Virginia Transportation Secretary Pierce Homer called on U.S. House Transportation and Infrastructure Chairman Jim Oberstar (D-Minn.) to reconsider his opposition to tolling and public-private partnerships (PPPs), calling these two of the most powerful tools to achieve mobility and economic growth in America. Homer made his remarks Monday before an international gathering of toll agency operators and business partners.
"I believe that Mr. Oberstar had good intentions in writing a letter to the 50 governors opposing further use of PPPs and appreciate the fact that he wants to protect transportation as a public good," Homer said. "However, I disagree with his letter on two major points. First, we need tolling to generate critically needed revenues for transportation. Second, we need tolling to help us manage congestion. There seems to be no recognition by Mr. Oberstar of the need for congestion management, and we will engage him in a debate on this issue."
Homer noted that within days of Oberstar's letter appearing on the desks of governors and many state legislators, newspapers in Richmond emphasized the fact that the Federal Highway Trust Fund, which is the principal source of federal money for highways, will be broke by 2009.
"There is an enormous amount of naiveté in this country about public-private partnerships. To do something well, you have to invest resources. Public private partnerships help us to do that," Homer said.
Surveying the history of transportation funding in the Commonwealth of Virginia, Homer said, "In the past, we wanted liberation from tolls. Now we want to be liberated by tolls. We look at tolling as a way to liberate us from congestion. We realized that our existing programs were too slow, too expensive and out of touch. We need to make sure that our transportation projects are on time, on budget and professionally managed," Homer said.
"The intermingling of politics and administration has made it difficult to get things done," Homer said. "The solution is to get politics out of the process of executing transportation plans and let those who wear boots make the decisions."
As one example of Virginia's efforts to deliver transportation improvements and mobility faster, Homer recalled the transaction involving the Dulles Toll Road and the Metropolitan Washington Airports Authority. "We're in the process of transferring control of the Dulles Toll Road from the state of Virginia to the Metropolitan Washington Airports Authority (MWAA). Why are we doing this? Because they are insulated from politics. They can make decisions that won't be interrupted by a change of administrations or leadership in the legislature. We know that 50% of the cost of Metro rail improvements in the Dulles corridor will be paid out of toll revenues. That's an appropriate use of those revenues because they are being used to improve mobility in that corridor. We could not make those kinds of improvement without tolling," Homer said.

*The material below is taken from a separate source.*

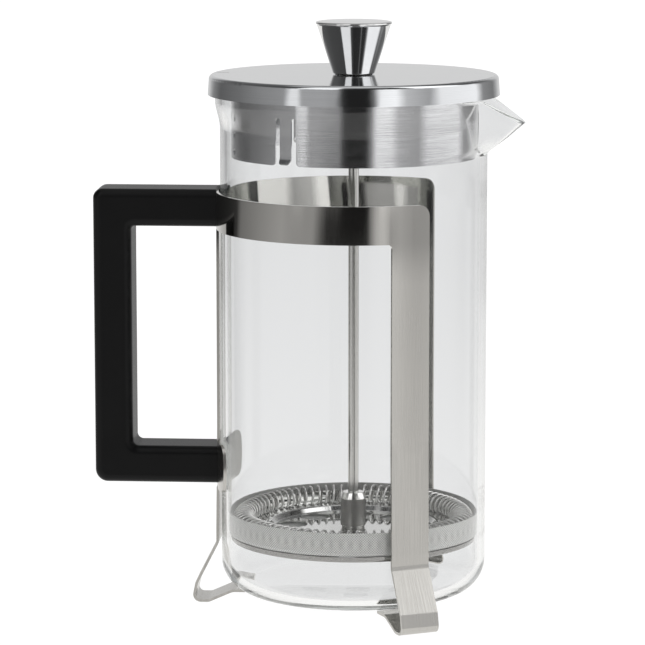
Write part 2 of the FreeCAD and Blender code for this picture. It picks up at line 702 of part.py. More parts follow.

Homer emphasized the importance of freight transportation and the global economy in his call for more toll roads: "Hampton Roads is growing and becoming one of the largest ports on the East Coast. With the growth of that port, we will soon be putting more than a million additional trucks on our roads each year. What are we going to do with all those trucks? We're going to build new toll roads to help them move throughout the state and region."
"A child born in Virginia has a better chance of succeeding than a child born in any other state in this country," Homer said. "Much of our success in this regard is being driven by globalization. We want to be connected to the global economy. We want to manage it instead of having it manage us. To do both things, we need tolls."
"We have to better understand transportation if we are to thrive and flourish," Homer concluded. "The success of toll roads in Virginia is ultimately about the relationship we have with our customers. It's all about having respect for our customers."